Replacing those air handlers with the EBO type like BobK has is not that big a deal, and really improves performance drastically...

Steve~
 
What Steve said X 10.

I still have one of the old ones like that and the new one is in the garage waiting for spare time to swap it out. The old fan is not worth repairing.
 
Here is some follow-up. First it is an EBO-7. Stock # 13107010, serial # B15014.

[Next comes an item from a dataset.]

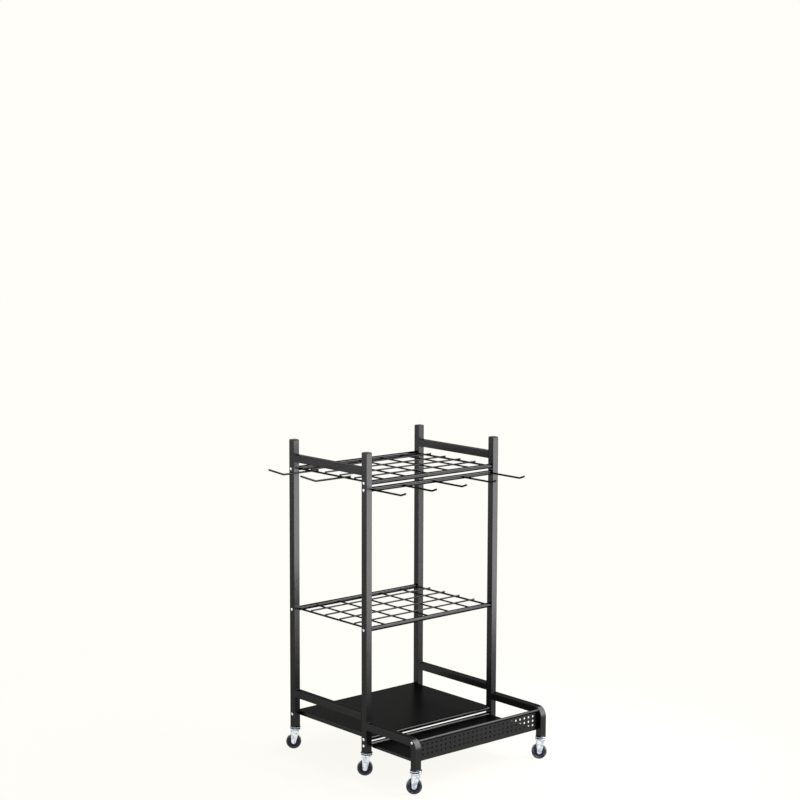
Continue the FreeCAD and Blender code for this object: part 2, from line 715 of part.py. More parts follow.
make_front_hooks()
make_side_hooks()
make_base_shelf()
make_tray_floor()
make_front_panel()
make_screws()
make_inserts()
make_stems()
for name, (x, y) in CASTERS.items():
    make_fork("fork_" + name, x, y)
    make_axle("axle_" + name, x, y)
    make_core("wheel_core_" + name, x, y)
    make_tyre("tyre_" + name, x, y)
doc.recompute()

# Caps on all four posts
cap_features = [item for item in caps.Group if item.isDerivedFrom("PartDesign::Feature")]
pattern = make_pattern(caps, "across", cap_features, "X_Axis", ex("{rack_width}"), "2")
pattern.Direction2 = (origin_part(caps, "Y_Axis"), [""])
pattern.setExpression("Length2", ex("{rack_depth}"))
pattern.Occurrences2 = 2
doc.recompute()

# Checks, then one STEP file for each piece
for item in doc.Objects:
    if "Invalid" in item.State or "Error" in item.State:
        raise RuntimeError(item.Name + " failed: " + str(item.State))
pieces = [item for item in doc.Objects if item.TypeId == "PartDesign::Body"]
for piece in pieces:
    if piece.Shape.isNull() or not piece.Shape.isValid() or not piece.Shape.Solids:
        raise RuntimeError(piece.Label + " has no valid solid")
os.makedirs("parts", exist_ok=True)
for piece in pieces:
    piece.Shape.exportStep("parts/" + piece.Label + ".step")
print(len(pieces), "pieces written")
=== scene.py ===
# %% [markdown]
# # A freestanding garden tool rack on six casters
# The rack is a frame of black powder-coated square tube with round rails, two welded
# wire grids, hooks, three folded sheets and six zinc swivel casters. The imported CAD
# model gives every place and size in metres. It keeps its round pieces light with a
# few flats, so this lesson gives each of them its smooth skin in the same place.

# %% Load the frame
import math

import bmesh
import bpy
import numpy as np
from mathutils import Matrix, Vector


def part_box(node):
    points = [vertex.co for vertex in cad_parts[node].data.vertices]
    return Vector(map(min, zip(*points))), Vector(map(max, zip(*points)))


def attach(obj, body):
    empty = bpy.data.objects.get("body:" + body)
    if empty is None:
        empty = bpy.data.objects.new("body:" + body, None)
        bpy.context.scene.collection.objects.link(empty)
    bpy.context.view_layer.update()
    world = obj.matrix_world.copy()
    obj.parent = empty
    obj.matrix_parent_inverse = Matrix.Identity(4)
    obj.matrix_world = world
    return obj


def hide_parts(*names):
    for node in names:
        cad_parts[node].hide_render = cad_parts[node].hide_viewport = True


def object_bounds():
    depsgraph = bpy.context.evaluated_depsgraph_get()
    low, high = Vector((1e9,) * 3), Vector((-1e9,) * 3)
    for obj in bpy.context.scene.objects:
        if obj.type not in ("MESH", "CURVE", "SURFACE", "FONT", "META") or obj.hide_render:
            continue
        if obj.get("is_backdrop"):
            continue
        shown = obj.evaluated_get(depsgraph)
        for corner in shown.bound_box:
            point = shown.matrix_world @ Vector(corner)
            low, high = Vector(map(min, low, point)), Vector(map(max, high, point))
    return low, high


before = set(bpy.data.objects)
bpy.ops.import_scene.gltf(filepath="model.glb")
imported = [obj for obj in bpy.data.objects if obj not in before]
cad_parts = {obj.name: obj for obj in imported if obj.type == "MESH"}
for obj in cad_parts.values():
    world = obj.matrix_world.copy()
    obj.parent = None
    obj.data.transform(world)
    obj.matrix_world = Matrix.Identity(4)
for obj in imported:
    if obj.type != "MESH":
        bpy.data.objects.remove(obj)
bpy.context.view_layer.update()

mm = 0.001

# %% [markdown]
# ## Measures
# Places come from the boxes of the CAD nodes, so a finished piece sits exactly where
# its plain solid does. Only what a box can't tell, such as a bend, is a value here.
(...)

Access looks easy. See picture.

Mike, is there some special technique to removing the squirel cage or can the bearings or bushings be accessed while it is still assembled?

View attachment 10861

All input appreciated guys. I have reasonable mechanical skills, but have never been into small motors.

Bobk

To remove that blower (Must be done) is not hard...Just remove the duct, Loosen the hose clamp that is around the round ring that attaches the blower to the coil, and there should be a couple of legs screwed in to the bottom of the blower housing that go down to the unit's mounting frame...Remove those....Then try to rotate the whole blower housing...This will break it loose and enable you to work it off from the coil (Remove that Return Air Grill to allow the motor room)

Now you have the blower in hand...You must remove the squirrel cage to get to the screws that hold the motor into the housing...You may need a torch to heat it & you may not...

The motor does have oil holes for front & rear bushings...They are on the outer lip/edge of the front and rear of the motor....But you may have to rotate the blower (while installed) to see them...

The squirrel cage fins are likely very dirty and not grabbing the air they used to...Clean them well...

Installing the $595 Replacement blower is much easier than messing with that blower/motor etc... It does not have that motor sticking out, it's quieter...Plus it moves up to 20% more air than that one did new...

Steve~
 
Thanks guys. When I get back to Florida I'll tear it down and see what happens. Hopefully just a new motor.

Bobk
Chateau de Mer
still lying Elizabeth City anchorage waiting for the winds to die.